Because my goal in speaking is generally clear (aspiring to communicate my best understanding of the way things are), matters of style resolve themselves and are even enhanced when faced with an impediment.

Here is what I don’t know when it comes to writing blog posts about Catholic moral theology: it is presently unclear to me how to define the purpose or goal of theological blog posting. Blog posting as a moral act. And because the goal is not clear to me, I don’t know how to be good as I do what I’ve agreed to do as a contributor to the CMT Blog.

Beyond the practical preoccupations, speculative worries, and professional hesitations noted above, my present concern is more like the question from my friend Paul.
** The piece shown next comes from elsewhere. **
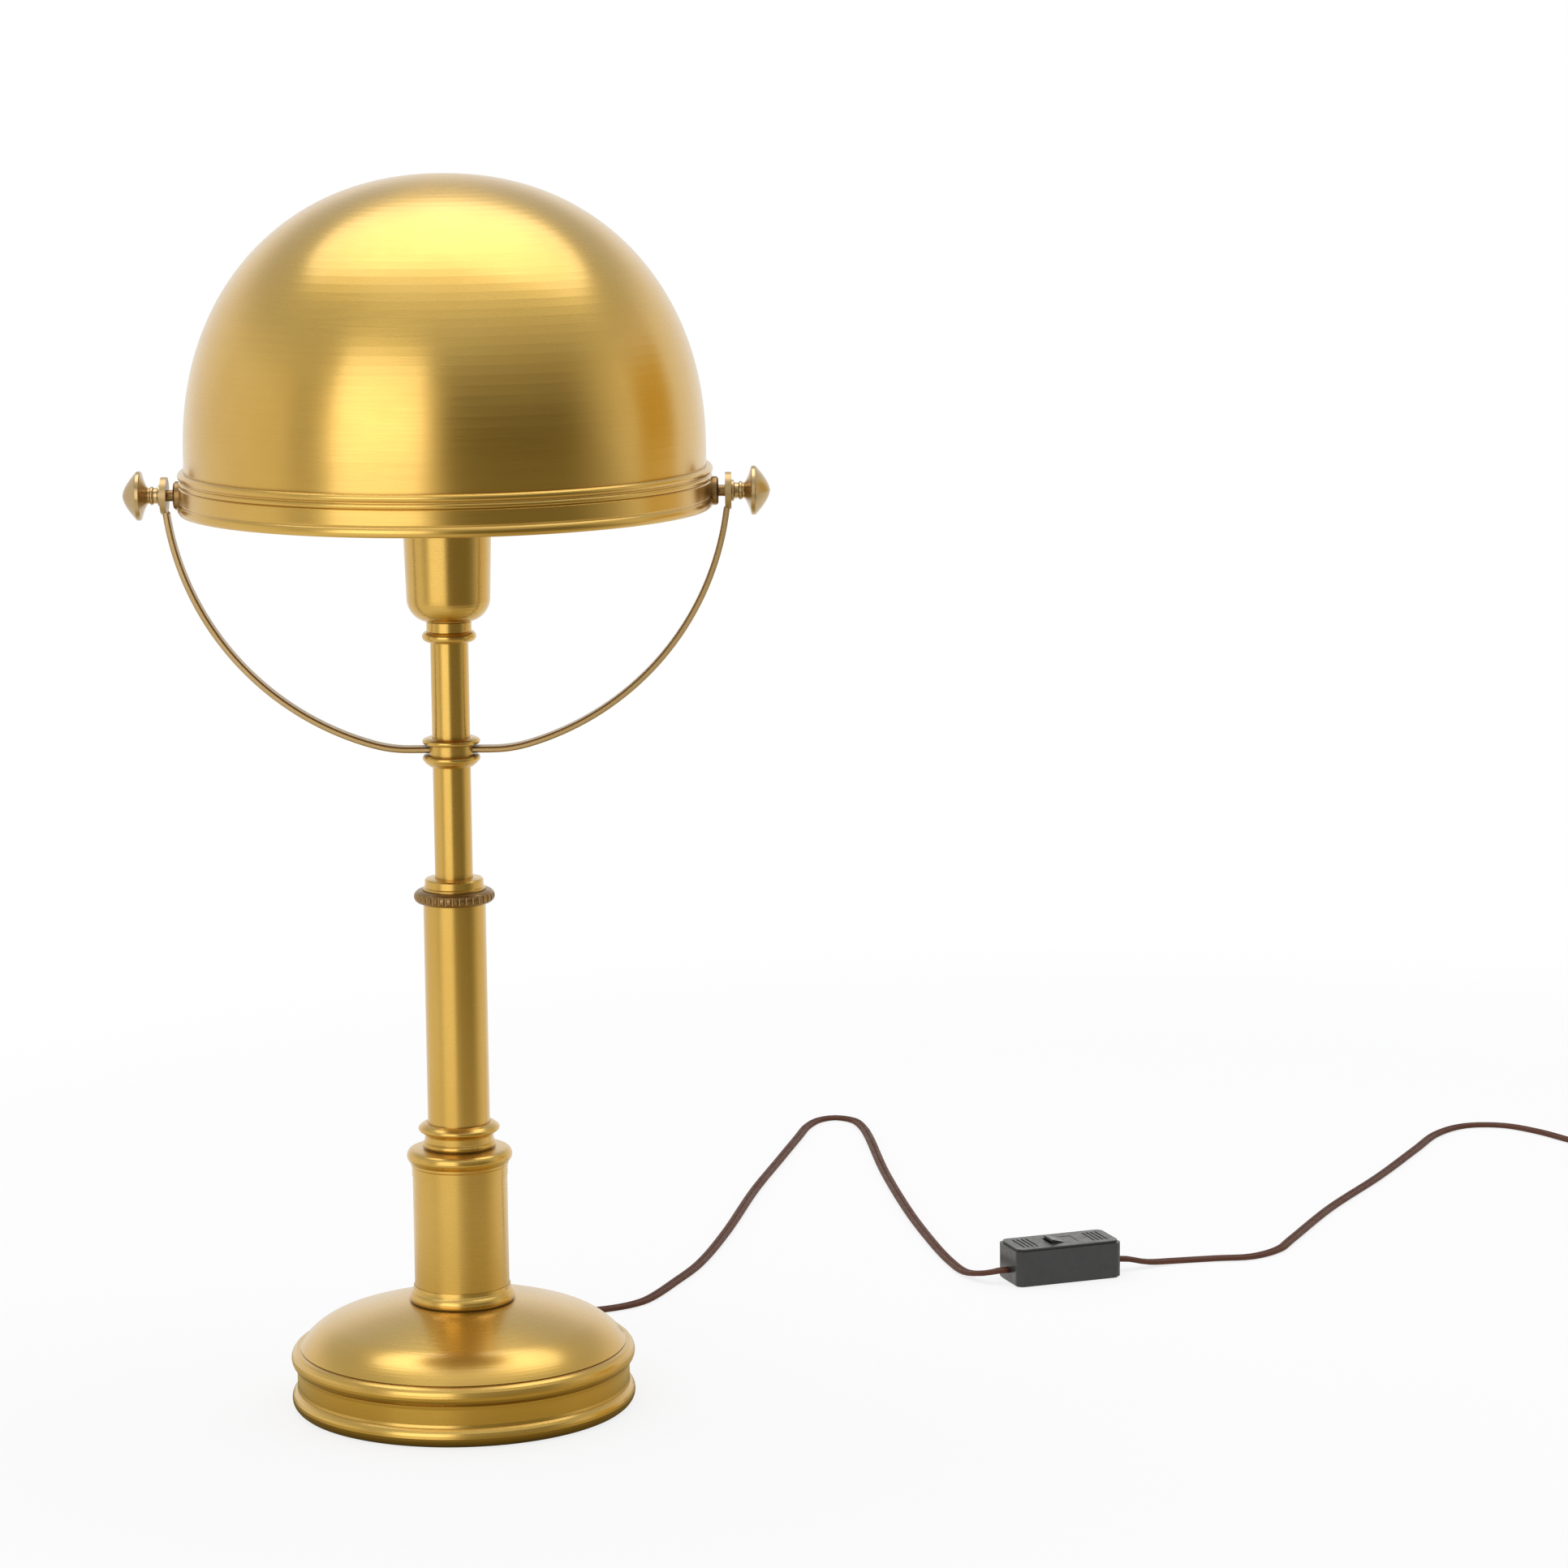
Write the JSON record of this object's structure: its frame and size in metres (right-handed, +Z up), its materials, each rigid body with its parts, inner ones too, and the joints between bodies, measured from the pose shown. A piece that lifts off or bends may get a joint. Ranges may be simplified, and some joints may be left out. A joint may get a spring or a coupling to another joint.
{
  "type": "dome shade desk lamp",
  "caption": "Table lamp with a dome shade that tilts on a half-ring yoke, a telescoping column, a weighted round base, and a flat cord with an inline switch.",
  "frame": {"origin": "centre of the base's underside, on the table, under the column's axis", "axes": "+Z up along the column, +X towards the yoke's right eye, +Y towards the back, where the cord leaves the base"},
  "size_m": [0.8503, 0.7014, 0.5762],
  "materials": {
    "satin_brass": "satin, finely brushed round each turned piece",
    "dark_brass": "satin, darkened with age",
    "plain_brass": "plain",
    "steel": "zinc plated",
    "cap_metal": "rolled",
    "iron": "as cast, painted black",
    "felt": "felt",
    "nylon": "plain",
    "holder_plastic": "moulded",
    "opal_glass": "frosted white",
    "black_plastic": "moulded, worn gloss",
    "cord_vinyl": "flat twin vinyl cord",
    "plug_vinyl": "moulded"
  },
  "bodies": {
    "stand": {"felt_pad": "felt", "base_plate": "steel", "plate_screws": "steel", "base_weight": "iron", "base_shell": "satin_brass", "tie_rod": "steel", "rod_nuts": "steel", "rod_washers": "steel", "foot_ring": "satin_brass", "lower_sleeve": "satin_brass", "step_fitting": "satin_brass", "column_tube": "satin_brass", "cap_bush": "satin_brass", "strain_relief": "black_plastic", "cord_lamp_side": "cord_vinyl", "switch_base": "black_plastic", "switch_cover": "black_plastic", "switch_screws": "steel", "cord_plug_side": "cord_vinyl", "cord_coil": "cord_vinyl", "plug_body": "plug_vinyl", "plug_blades": "plain_brass"},
    "clamp": {"clamp_ring": "dark_brass"},
    "slider": {"slide_bush": "nylon"},
    "mast": {"mast_end_rings": "dark_brass", "mast_tube": "satin_brass", "yoke_collar": "satin_brass", "collar_screw": "steel", "yoke_strap_right": "satin_brass", "yoke_strap_left": "satin_brass", "holder_neck": "satin_brass", "holder_nipple": "steel", "nipple_nut": "steel", "holder_cup": "satin_brass", "holder_insulator": "holder_plastic", "screw_shell": "plain_brass", "centre_contact": "plain_brass", "bulb_cap": "cap_metal", "bulb_glass": "opal_glass"},
    "shade": {"dome_shade": "satin_brass", "rim_band": "satin_brass", "pivot_stud_right": "dark_brass", "pivot_stud_left": "dark_brass", "stud_washers": "steel", "stud_nuts": "steel"},
    "right_finial": {"finial_right": "satin_brass"},
    "left_finial": {"finial_left": "satin_brass"},
    "rocker": {"switch_rocker": "black_plastic"}
  },
  "joints": [
    {"name": "clamp_turn", "type": "hinge", "parent": "stand", "child": "clamp", "pos_m": [0, 0, 0.2423], "axis": [0, 0, 1], "range_deg": [0, 270]},
    {"name": "height_slide", "type": "slide", "parent": "stand", "child": "slider", "axis": [0, 0, 1], "range_m": [-0.05, 0.095]},
    {"name": "mast_swivel", "type": "hinge", "parent": "slider", "child": "mast", "pos_m": [0, 0, 0.132], "axis": [0, 0, 1], "range_deg": [-175, 175]},
    {"name": "shade_tilt", "type": "hinge", "parent": "mast", "child": "shade", "pos_m": [0, 0, 0.4303], "axis": [1, 0, 0], "range_deg": [-75, 75]},
    {"name": "right_finial_turn", "type": "hinge", "parent": "shade", "child": "right_finial", "pos_m": [0.1304, 0, 0.4303], "axis": [1, 0, 0], "range_deg": [0, 360]},
    {"name": "left_finial_turn", "type": "hinge", "parent": "shade", "child": "left_finial", "pos_m": [-0.1304, 0, 0.4303], "axis": [-1, 0, 0], "range_deg": [0, 360]},
    {"name": "rocker_tilt", "type": "hinge", "parent": "stand", "child": "rocker", "pos_m": [0.29325, 0.21592, 0.0165], "axis": [-0.342, 0.9397, 0], "range_deg": [-16, 0]}
  ]
}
His was an ordinary question that ordinary people think about on occasion, but it’s the kind of question that is only uttered out loud as a speculative prompt or disclosed in a desperate whisper.

I’m not entirely sure I understand how to think and write theologically according to the “blog” genre and in a way that is good for my soul. I have some comfort with writing theologically as a scholar, as an instructor, for conferences, and through ordinary correspondence. However, the humbling and somewhat humiliating entailments of trying to write theologically in the blog genre have me tied into a knot. I think David Cloutier gets it right when he discusses the circumstances, the motivations, and the worthy ends mapped in the CMT mission in his post titled “Theology in the Blogosphere: How to Be Humbled.

What is unclear to me is how to undertake that kind of work without cultivating a pretense of having no pretense. To do it well, I suppose, will involve a process of learning to manage the stammer I feel in my theological voice when I try to write a blog post. In my case (and every case is different), it would need to begin with the admission that I’m not entirely sure I know how to do what I’ve agreed to do as a contributor to the CMT Blog.